* **EXERCISE DESCRIPTION**:
Would you quote the material below from its first line through the line containing "ring_wire = 3.8; // [3.4:0.1:4.2]", exactly and with both ends included?

------------------------------------------------

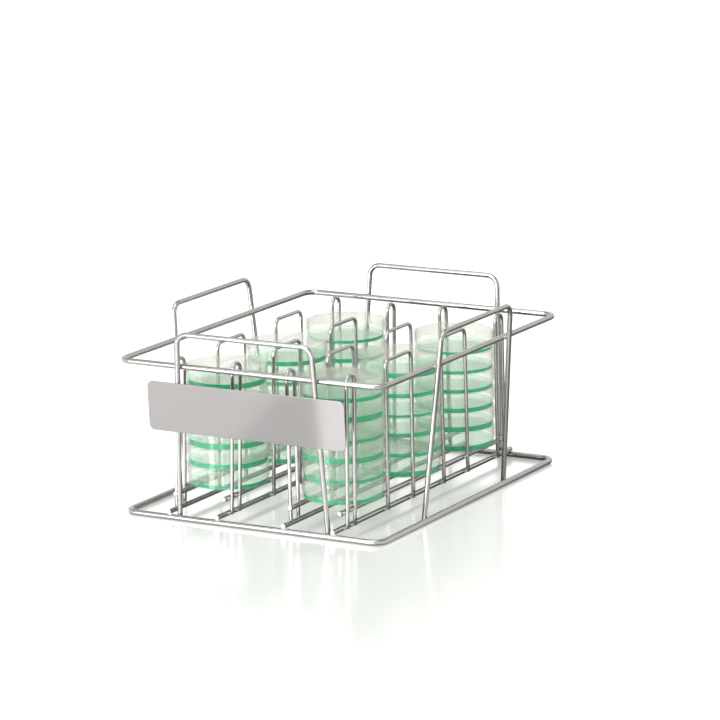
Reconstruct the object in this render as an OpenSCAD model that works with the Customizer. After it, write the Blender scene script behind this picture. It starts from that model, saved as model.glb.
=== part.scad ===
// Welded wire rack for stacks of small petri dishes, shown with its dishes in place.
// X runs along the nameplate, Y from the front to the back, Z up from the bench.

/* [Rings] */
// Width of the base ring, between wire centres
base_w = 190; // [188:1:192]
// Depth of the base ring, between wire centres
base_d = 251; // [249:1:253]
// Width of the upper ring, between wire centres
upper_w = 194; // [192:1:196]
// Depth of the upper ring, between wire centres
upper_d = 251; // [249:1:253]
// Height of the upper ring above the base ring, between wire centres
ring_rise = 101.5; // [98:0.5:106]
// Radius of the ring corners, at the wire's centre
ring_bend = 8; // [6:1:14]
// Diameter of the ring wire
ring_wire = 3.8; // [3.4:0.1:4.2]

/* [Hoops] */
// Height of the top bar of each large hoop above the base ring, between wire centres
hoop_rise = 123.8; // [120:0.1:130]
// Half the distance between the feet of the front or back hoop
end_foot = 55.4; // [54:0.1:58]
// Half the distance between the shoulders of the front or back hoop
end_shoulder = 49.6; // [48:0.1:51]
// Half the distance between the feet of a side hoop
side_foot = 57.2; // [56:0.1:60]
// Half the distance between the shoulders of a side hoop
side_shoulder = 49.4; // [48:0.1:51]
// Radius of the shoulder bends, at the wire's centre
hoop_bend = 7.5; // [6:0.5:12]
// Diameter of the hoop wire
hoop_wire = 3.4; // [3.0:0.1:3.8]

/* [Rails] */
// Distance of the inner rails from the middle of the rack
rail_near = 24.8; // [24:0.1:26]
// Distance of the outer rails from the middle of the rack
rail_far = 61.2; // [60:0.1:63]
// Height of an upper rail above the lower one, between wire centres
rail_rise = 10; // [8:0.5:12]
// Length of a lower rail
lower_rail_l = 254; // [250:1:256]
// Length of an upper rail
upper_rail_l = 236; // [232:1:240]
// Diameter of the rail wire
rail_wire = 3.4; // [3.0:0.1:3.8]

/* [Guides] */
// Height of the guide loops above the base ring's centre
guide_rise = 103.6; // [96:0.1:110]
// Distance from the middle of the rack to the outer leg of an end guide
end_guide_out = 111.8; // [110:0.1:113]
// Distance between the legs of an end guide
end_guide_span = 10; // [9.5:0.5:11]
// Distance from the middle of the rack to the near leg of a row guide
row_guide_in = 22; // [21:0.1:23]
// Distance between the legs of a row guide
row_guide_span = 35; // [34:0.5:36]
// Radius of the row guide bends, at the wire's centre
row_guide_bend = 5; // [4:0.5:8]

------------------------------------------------

* **TASK OUTPUT**:
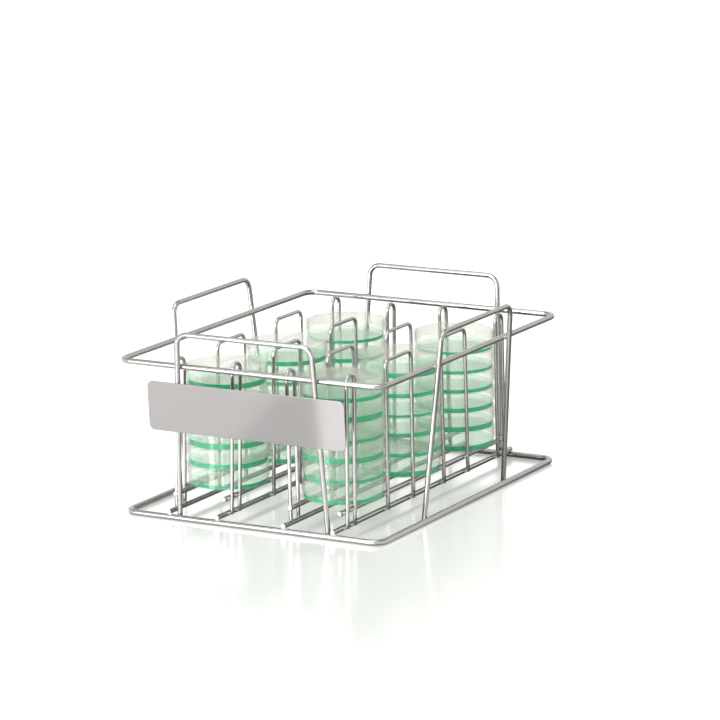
Reconstruct the object in this render as an OpenSCAD model that works with the Customizer. After it, write the Blender scene script behind this picture. It starts from that model, saved as model.glb.
=== part.scad ===
// Welded wire rack for stacks of small petri dishes, shown with its dishes in place.
// X runs along the nameplate, Y from the front to the back, Z up from the bench.

/* [Rings] */
// Width of the base ring, between wire centres
base_w = 190; // [188:1:192]
// Depth of the base ring, between wire centres
base_d = 251; // [249:1:253]
// Width of the upper ring, between wire centres
upper_w = 194; // [192:1:196]
// Depth of the upper ring, between wire centres
upper_d = 251; // [249:1:253]
// Height of the upper ring above the base ring, between wire centres
ring_rise = 101.5; // [98:0.5:106]
// Radius of the ring corners, at the wire's centre
ring_bend = 8; // [6:1:14]
// Diameter of the ring wire
ring_wire = 3.8; // [3.4:0.1:4.2]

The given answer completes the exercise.